DATASET CONTENT:
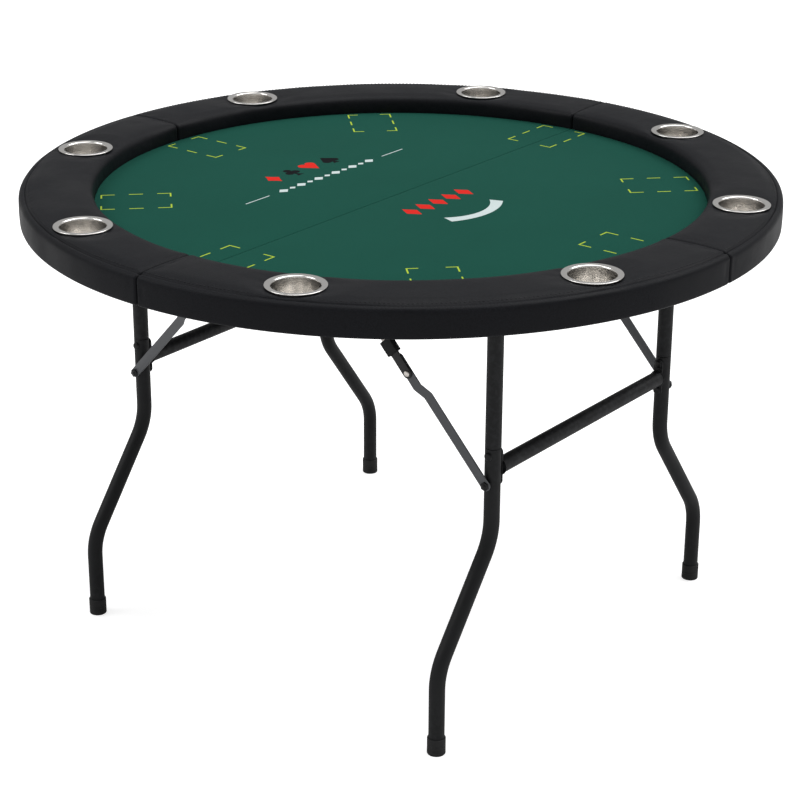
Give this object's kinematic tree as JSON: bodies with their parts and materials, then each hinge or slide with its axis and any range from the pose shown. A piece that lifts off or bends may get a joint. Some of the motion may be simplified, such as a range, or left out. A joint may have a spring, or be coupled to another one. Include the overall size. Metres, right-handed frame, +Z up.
{
  "type": "folding poker table",
  "caption": "Round card table with a padded rail, cup holders set in the rail, a green playing cloth and folding tubular leg frames with locking braces.",
  "frame": {"origin": "on the floor under the centre of the round top", "axes": "+Z up; the Y axis lies under the centre seam of the top, with the front at -Y; +X runs towards the right leg frame"},
  "size_m": [1.2192, 1.2192, 0.76],
  "materials": {
    "leather": "satin",
    "cloth": "matte",
    "board": "matte",
    "core_wood": "matte",
    "cup_steel": "brushed",
    "frame_paint": "satin",
    "collar_black": "satin",
    "zinc": "satin",
    "fastener_steel": "satin",
    "foot_rubber": "matte"
  },
  "bodies": {
    "top": {"left_board": "board", "right_board": "board", "left_playing_surface": "cloth", "right_playing_surface": "cloth", "left_rail_core": "core_wood", "right_rail_core": "core_wood", "rail_pad_1": "leather", "rail_pad_2": "leather", "rail_pad_3": "leather", "rail_pad_4": "leather", "cup_holder_1": "cup_steel", "cup_holder_2": "cup_steel", "cup_holder_3": "cup_steel", "cup_holder_4": "cup_steel", "cup_holder_5": "cup_steel", "cup_holder_6": "cup_steel", "cup_holder_7": "cup_steel", "cup_holder_8": "cup_steel", "joining_plates": "zinc", "board_screws": "fastener_steel", "leg_brackets": "frame_paint", "leg_pivot_pins": "fastener_steel", "brace_anchors": "zinc", "anchor_pins": "fastener_steel"},
    "left_leg_frame": {"left_front_upper_tube": "frame_paint", "left_back_upper_tube": "frame_paint", "left_front_lower_leg": "frame_paint", "left_back_lower_leg": "frame_paint", "left_crossbar": "frame_paint", "left_feet": "foot_rubber", "left_frame_bolts": "frame_paint"},
    "right_leg_frame": {"right_front_upper_tube": "frame_paint", "right_back_upper_tube": "frame_paint", "right_front_lower_leg": "frame_paint", "right_back_lower_leg": "frame_paint", "right_crossbar": "frame_paint", "right_feet": "foot_rubber", "right_frame_bolts": "frame_paint"},
    "left_front_upper_brace": {"left_front_upper_link": "zinc", "left_front_knee_rivet": "fastener_steel"},
    "left_front_lower_brace": {"left_front_lower_link": "frame_paint", "left_front_brace_bolt": "frame_paint"},
    "left_front_lock_collar": {"left_front_lock_collar": "collar_black"},
    "left_back_upper_brace": {"left_back_upper_link": "zinc", "left_back_knee_rivet": "fastener_steel"},
    "left_back_lower_brace": {"left_back_lower_link": "frame_paint", "left_back_brace_bolt": "frame_paint"},
    "left_back_lock_collar": {"left_back_lock_collar": "collar_black"},
    "right_front_upper_brace": {"right_front_upper_link": "zinc", "right_front_knee_rivet": "fastener_steel"},
    "right_front_lower_brace": {"right_front_lower_link": "frame_paint", "right_front_brace_bolt": "frame_paint"},
    "right_front_lock_collar": {"right_front_lock_collar": "collar_black"},
    "right_back_upper_brace": {"right_back_upper_link": "zinc", "right_back_knee_rivet": "fastener_steel"},
    "right_back_lower_brace": {"right_back_lower_link": "frame_paint", "right_back_brace_bolt": "frame_paint"},
    "right_back_lock_collar": {"right_back_lock_collar": "collar_black"}
  },
  "joints": [
    {"name": "left_frame_fold", "type": "hinge", "parent": "top", "child": "left_leg_frame", "pos_m": [-0.363, 0, 0.69], "axis": [0, -1, 0], "range_deg": [0, 90]},
    {"name": "right_frame_fold", "type": "hinge", "parent": "top", "child": "right_leg_frame", "pos_m": [0.363, 0, 0.69], "axis": [0, 1, 0], "range_deg": [0, 85.5]},
    {"name": "left_front_anchor_hinge", "type": "hinge", "parent": "top", "child": "left_front_upper_brace", "pos_m": [-0.102, -0.2695, 0.69], "axis": [0, -1, 0], "range_deg": [-47.92, 0]},
    {"name": "left_front_knee_hinge", "type": "hinge", "parent": "left_front_upper_brace", "child": "left_front_lower_brace", "pos_m": [-0.22472, -0.2695, 0.55647], "axis": [0, -1, 0], "range_deg": [0, 180.5]},
    {"name": "left_front_collar_slide", "type": "slide", "parent": "left_front_upper_brace", "child": "left_front_lock_collar", "axis": [0.6767, 0, 0.7363], "range_m": [0, 0.04]},
    {"name": "left_back_anchor_hinge", "type": "hinge", "parent": "top", "child": "left_back_upper_brace", "pos_m": [-0.102, 0.2695, 0.69], "axis": [0, -1, 0], "range_deg": [-47.92, 0]},
    {"name": "left_back_knee_hinge", "type": "hinge", "parent": "left_back_upper_brace", "child": "left_back_lower_brace", "pos_m": [-0.22472, 0.2695, 0.55647], "axis": [0, -1, 0], "range_deg": [0, 180.5]},
    {"name": "left_back_collar_slide", "type": "slide", "parent": "left_back_upper_brace", "child": "left_back_lock_collar", "axis": [0.6767, 0, 0.7363], "range_m": [0, 0.04]},
    {"name": "right_front_anchor_hinge", "type": "hinge", "parent": "top", "child": "right_front_upper_brace", "pos_m": [0.102, -0.2695, 0.69], "axis": [0, 1, 0], "range_deg": [-46.94, 0]},
    {"name": "right_front_knee_hinge", "type": "hinge", "parent": "right_front_upper_brace", "child": "right_front_lower_brace", "pos_m": [0.22472, -0.2695, 0.55647], "axis": [0, 1, 0], "range_deg": [0, 174.13]},
    {"name": "right_front_collar_slide", "type": "slide", "parent": "right_front_upper_brace", "child": "right_front_lock_collar", "axis": [-0.6767, 0, 0.7363], "range_m": [0, 0.04]},
    {"name": "right_back_anchor_hinge", "type": "hinge", "parent": "top", "child": "right_back_upper_brace", "pos_m": [0.102, 0.2695, 0.69], "axis": [0, 1, 0], "range_deg": [-46.94, 0]},
    {"name": "right_back_knee_hinge", "type": "hinge", "parent": "right_back_upper_brace", "child": "right_back_lower_brace", "pos_m": [0.22472, 0.2695, 0.55647], "axis": [0, 1, 0], "range_deg": [0, 174.13]},
    {"name": "right_back_collar_slide", "type": "slide", "parent": "right_back_upper_brace", "child": "right_back_lock_collar", "axis": [-0.6767, 0, 0.7363], "range_m": [0, 0.04]}
  ],
  "couplings": [
    {"joint": "left_front_anchor_hinge", "follows": "left_frame_fold", "ratio": -0.52685},
    {"joint": "left_front_knee_hinge", "follows": "left_frame_fold", "ratio": 2},
    {"joint": "left_back_anchor_hinge", "follows": "left_frame_fold", "ratio": -0.52685},
    {"joint": "left_back_knee_hinge", "follows": "left_frame_fold", "ratio": 2},
    {"joint": "right_front_anchor_hinge", "follows": "right_frame_fold", "ratio": -0.54311},
    {"joint": "right_front_knee_hinge", "follows": "right_frame_fold", "ratio": 2.0308},
    {"joint": "right_back_anchor_hinge", "follows": "right_frame_fold", "ratio": -0.54311},
    {"joint": "right_back_knee_hinge", "follows": "right_frame_fold", "ratio": 2.0308}
  ]
}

WORK INSTRUCTIONS: Select, from the listing, all lines that include the word "bodies".

REPLY:
Give this object's kinematic tree as JSON: bodies with their parts and materials, then each hinge or slide with its axis and any range from the pose shown. A piece that lifts off or bends may get a joint. Some of the motion may be simplified, such as a range, or left out. A joint may have a spring, or be coupled to another one. Include the overall size. Metres, right-handed frame, +Z up.
  "bodies": {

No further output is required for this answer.